As Nolan did with the previous entry in
The Dark Knight Trilogy, he took a break from the series for an original sci-fi epic, his long-in-gestation written-directed-produced
Inception (2010), starring Leonardo DiCaprio, Ken Watanabe, Joseph Gordon-Levitt, Marion Cotillard, Elliot Page,
Tom Hardy, Cillian Murphy, Tom Berenger, and Michael Caine, nominated for eight Oscars (winning four), including for Nolan as director and producer, and ending up with a remarkable $837 million gross for a cerebral thriller.
The finale in Christopher Nolan’s
Dark Knight Trilogy was
The Dark Knight Rises (2012), once again co-written with brother Jonathan, and with new cast members Tom Hardy,
Anne Hathaway, and Marion Cotillard, and finally out-grossing the previous entry with a $1.08 billion global return. Less noticed has been Nolan’s other contribution to the DC Extended Universe—his story for David S. Goyer’s screenplay for the Zack Snyder-directed Superman movie,
Man of Steel (2013), starring Henry Cavill.
Christopher Nolan began a notable run of massive-scaled movies alternating sci-fi genre and history, starting with his outer space epic,
Interstellar (2014), starring Matthew McConaughey, Anne Hathaway, Michael Caine, Jessica Chastain, Bill Irwin, and
Ellen Burstyn, and received five Oscar nominations and earned $774 million on a $165 million budget.
Nolan’s biggest and boldest artistic leap then happened with the stirring, intensely dramatic WW2 epic,
Dunkirk (2017), a highly modernized yet period-exact re-creation of the British-Nazi battle, with an ensemble including Tom Hardy, Fionn Whitehead,
Harry Styles, Cillian Murphy, Tom Glynn-Carney, Jack Lowden, Aneurin Barnard, James D’Arcy, Barry Keoghan, Mark Rylance, and Kenneth Branagh.
The Warner Bros.-produced and released movie earned $527 million (on a roughly $85 million budget) and three of eight Oscars it was nominated for, with Nolan getting his first Best Director and second Best Picture nomination. Christopher Nolan’s sci-fi action movie,
Tenet (2020), was the first big theatrical release during the COVID-19 epidemic, the main factor in its disappointing box-office return ($365.3 million), but marking the biggest starring role to date for
John David Washington, with Robert Pattinson, Elizabeth Debicki, Kenneth Branagh, and Caine.

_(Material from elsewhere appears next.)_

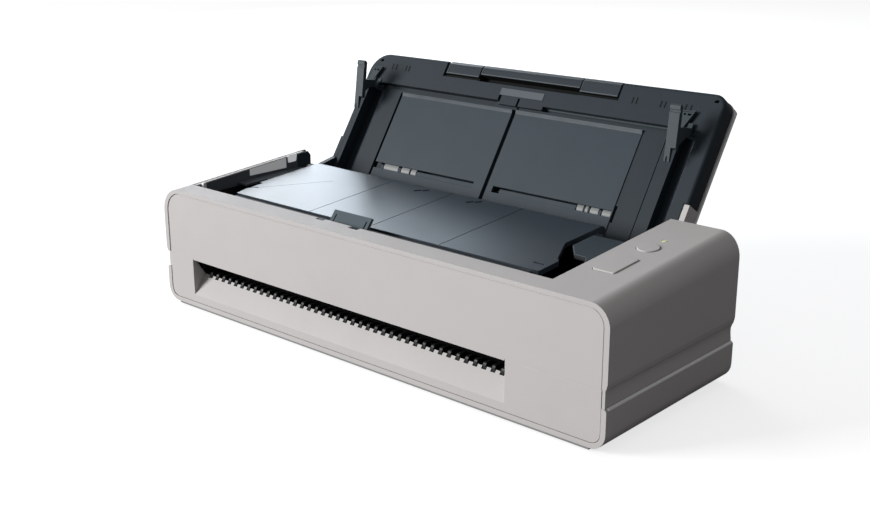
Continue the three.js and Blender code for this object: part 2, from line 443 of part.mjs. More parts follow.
for (const [n, x0, x1, discs] of [['eject_roller_left', 52.3, 125.6, [[55.3, 66.6], [69.2, 75.8], [76.8, 80.8]]],
  ['eject_roller_right', 138.3, 218.0, [[194.5, 198.5], [202.0, 208.0], [210.3, 216.6]]]]) {
  let s = rod(x0, x1, 16, -17.6, 1.2, 10);
  for (const [a, b] of discs) s = join(s, rod(a, b, 16, -17.6, 3.4, 18));
  piece(n, s, WHITE(), S);
}
// side guides: a leaning post on a web, a base plate with a foot in the slot, and a rack bar inside the cover
const post = [[45.4, -4.7], [53, -1.2], [68.5, 6.4], [70.6, 7.4], [71.8, 6.6], [71.4, 4.8], [69.8, 4.2], [54, -3.6], [46, -5.9]];
const web = [[53.5, -3.0], [62, 0.9], [66.4, -9.4], [69.0, -9.6], [69.0, -11.1], [64.6, -11.1], [61.6, -8.6]];
const basePlate = (c) => [[c - 5.7, 65.0], [c - 2.5, 65.0], [c - 2.5, 62.6], [c + 2.9, 62.6], [c + 2.9, 66.2], [c - 1.9, 66.2], [c + 1.8, 75.8], [c - 5.7, 75.2]];
const guide = (c, webX) => join(
  cut(pX(post, c - 2.9, c + 2.9), box(c + 0.2, c + 4, 40, 52, -12, 2)),
  pX(web, webX, webX + 2.6),
  pZ(basePlate(c), -11.1, -9.6));
const rackTeeth = (x0, x1, base, dir, u0, u1, phase) => {
  const pts = [[x0, base], [x0, base + dir * 0.05]];
  const pitch = 2 * Math.PI * 3.5 / 10;
  for (let x = x0 + 0.4 + phase; x + 1.3 < x1; x += pitch) pts.push([x, base + dir * 0.05], [x + 0.35, base + dir * 0.8], [x + 0.9, base + dir * 0.8], [x + 1.25, base + dir * 0.05]);
  pts.push([x1, base + dir * 0.05], [x1, base]);
  return pts;
};
{
  const c = GUIDE_L;
  let s = join(guide(c, c - 2.9),
    box(c - 2.4, c + 3.2, 65.7, 68.6, -14.3, -10.9),
    box(c - 2.4, c + 3.2, 65.7, 76.4, -14.3, -13.35));
  const bar = [[c - 2.4, 76.4], [c - 2.4, 75.2], ...rackTeeth(c - 2.0, 150, 75.2, -1, 0, 0, 1.398).slice(1, -1), [150, 75.2], [150, 76.4]];
  s = join(s, pZ(bar, -14.3, -13.35));
  piece('side_guide_left', s, SLATE(), S);
}
{
  const c = GUIDE_R;
  let s = join(guide(c, c + 0.3),
    box(c - 3.2, c + 2.4, 65.7, 68.6, -15.7, -10.9));
  const bar = [[c + 2.4, 65.7], [c + 2.4, 66.8], ...rackTeeth(118, c + 2.0, 66.8, 1, 0, 0, 0).reverse().slice(1, -1), [118, 66.8], [118, 65.7]];
  s = join(s, pZ(bar, -15.7, -14.6));
  piece('side_guide_right', s, SLATE(), S);
}
{
  const pts = [];
  for (let i = 0; i < 10; i++) {
    const a = 2 * Math.PI * i / 10, h = 2 * Math.PI / 10;
    for (const [f, r] of [[-0.25, 2.5], [-0.12, 3.15], [0.12, 3.15], [0.25, 2.5]]) pts.push([134 + r * Math.cos(a + f * h), 71.0 + r * Math.sin(a + f * h)]);
  }
  piece('guide_pinion', pZ(pts, -15.7, -13.35), WHITE(), S);
}
// two-stage extension: outer slide with the handle's end blocks, inner slide with the middle grip
const block = (x0, x1, v0, u0, u1) => pZ([[x0, v0], [x1, v0], [x1, vtop(x1) + 0.1], [x0, vtop(x0) + 0.1]], u0, u1);
piece('extension_lower', join(pZ(rect(76.0, 24, 195.5, 85.8, 0), -20.9, -19.1),
  block(76.1, 100.5, 78.3, -20.5, -11.6), block(171.3, 195.4, 78.3, -20.5, -11.6)), SLATE(), S);
piece('extension_upper', join(pZ(rect(103, 32, 169, 85.8, 0), -18.8, -17.2),
  block(101.5, 170.5, 80.2, -18.8, -11.6)), SLATE(), S);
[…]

Inspired by Pattinson’s gift of the J. Robert Oppenheimer biography,
American Prometheus, Nolan took the book as his raw material for his script and production (backed by Universal Pictures after Nolan announced a public “divorce” of sorts from Warner Bros.) of
Oppenheimer (2023), his IMAX-shot biopic of the so-called “father of the atomic bomb,” portrayed by Murphy, with a sprawling cast including
Matt Damon, Emily Blunt, Robert Downey Jr.,
Florence Pugh, Josh Hartnett, Casey Affleck, Rami Malek, and Branagh.